N’est pas là, Jean Marc Sourdillon (par Didier Ayres)
N’est pas là, Jean Marc Sourdillon, éd. Gallimard, 95 p., 2025, 16 €

La déploration
Ce qui est constitutif dans ce recueil de poèmes de Jean Marc Sourdillon, c’est la relation entre une entité vivante et une entité morte, absente. Donc entre le poète et ceux dont il déplore la mort. Entre écrire et disparaître. Car en définitive, les absents forment des sortes de trouées, sortes d’espaces troués, de clignotements pour le poète. De syncopes. De moments alternatifs. Vide et plein, temps passé, temps présent et temps à venir. Tout cela parce que notre destin humain en passe par la déploration, consubstantielle au goût de vivre.
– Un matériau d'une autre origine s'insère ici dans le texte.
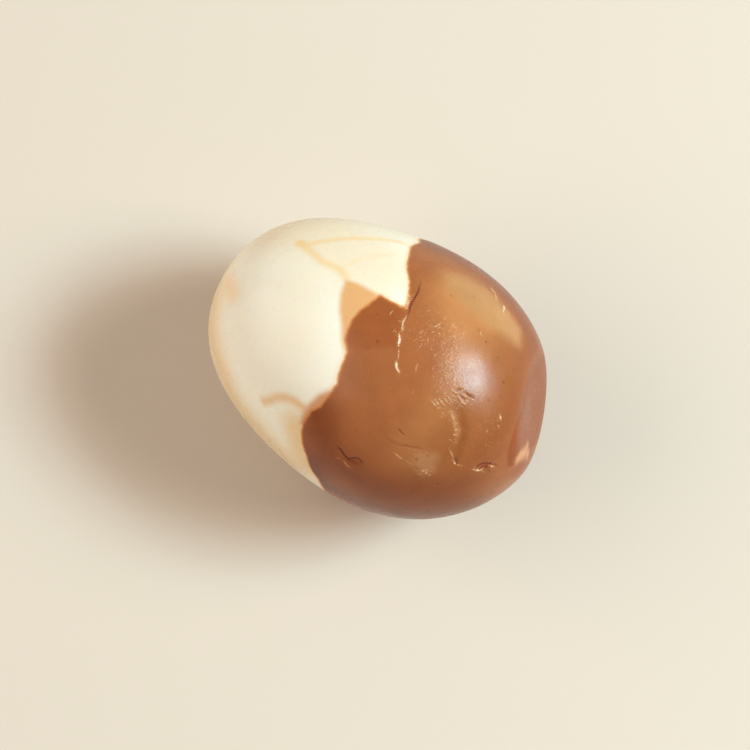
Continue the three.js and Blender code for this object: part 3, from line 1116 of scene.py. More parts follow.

L’absent est indispensable à cette écriture.
Par ta manière de t’adresser à lui, tu ouvres une brèche dans ton présent,
où tu ne vois rien, une béance où seule habite la voix.
N’est pas là a besoin de cette voix pour être là.
N’est pas là a besoin de toi pour t’apparaître
même si tu ne veux pas ou que tu n’as pas le temps pour ça.
La mort se substitue à la vie, lui fait place. Et inversement. Nous sommes à l’intersection de fragments de présences et de souvenirs des disparus. Il n’y a pas de séparation entre les mondes de l’ici-bas et de l’au-delà. Les morts vivent dans le vivant, et les vivants dans l’ailleurs invisible de la mort. Donc, les morts sont présents.
Tellement proche que face à elle je pensais que c’était moi, dans son prolongement, toi et moi sans solution de continuité. Non pas à côté mais dedans, d’une même poussée, d’une même tension, sans doute venue d’avant toi qui étais avant moi, d’avant nous.
Et il s’agit bien à la fois d’une force logique ou physiologique, qui anime un temps linéaire, un vecteur entre l’ici et l’ailleurs, une ligne droite depuis hier jusqu’à demain. Et cela dans une perspective de transmission. Qu’est-ce que la mort, qu’est-ce que les morts nous transmettent ?
Il ne s’agit de défaire mais de le renouer ailleurs, autrement puisque tu es désormais totalement libre, puisque tu t’es entièrement déployée.
Communication endogène. Intériorité. Particulièrement au sujet de la mort de la mère. Outre la culpabilité de n’avoir peut-être pas été un bon fils pour elle, cette conscience oblige à la lucidité, à la vérité d’un propos. Le temps archive mais il ouvre aussi, met en lumière, éclaire le monde présent.
Quand j’ai appris au téléphone que ma mère venait de mourir, je n’y croyais pas, ça ne pénétrait pas, ça a été un mouvement descendant comme quelque chose qui tombe d’un coup et lentement, des yeux qui se ferment à l’intérieur, une trappe au sol qu’on referme. L’entrée dans le révolu et la tristesse qui va avec.
Pour conclure, je dirai deux mots au sujet de la flèche (comprise comme ordonnance linéaire du temps). Elle n’existe que par le vide qu’elle traverse et la pression qui la fait naître. Elle n’existe qu’à la condition d’un laps de temps qui à lui seul la justifie comme flèche, prise entre la tension de l’arc et la cible. Le présent est de cette espèce. Il n’existe que fermé par le passé et l’avenir, l’arc et la cible. Et il a besoin de créer un vide où passé et avenir peuvent cohabiter. C’est donc du temps pur, un temps qui n’existe pas sinon à être cerné par la prosodie du poète. Et l’écriture est cette flèche, témoignant d’un temps linéaire, d’un temps augustinien.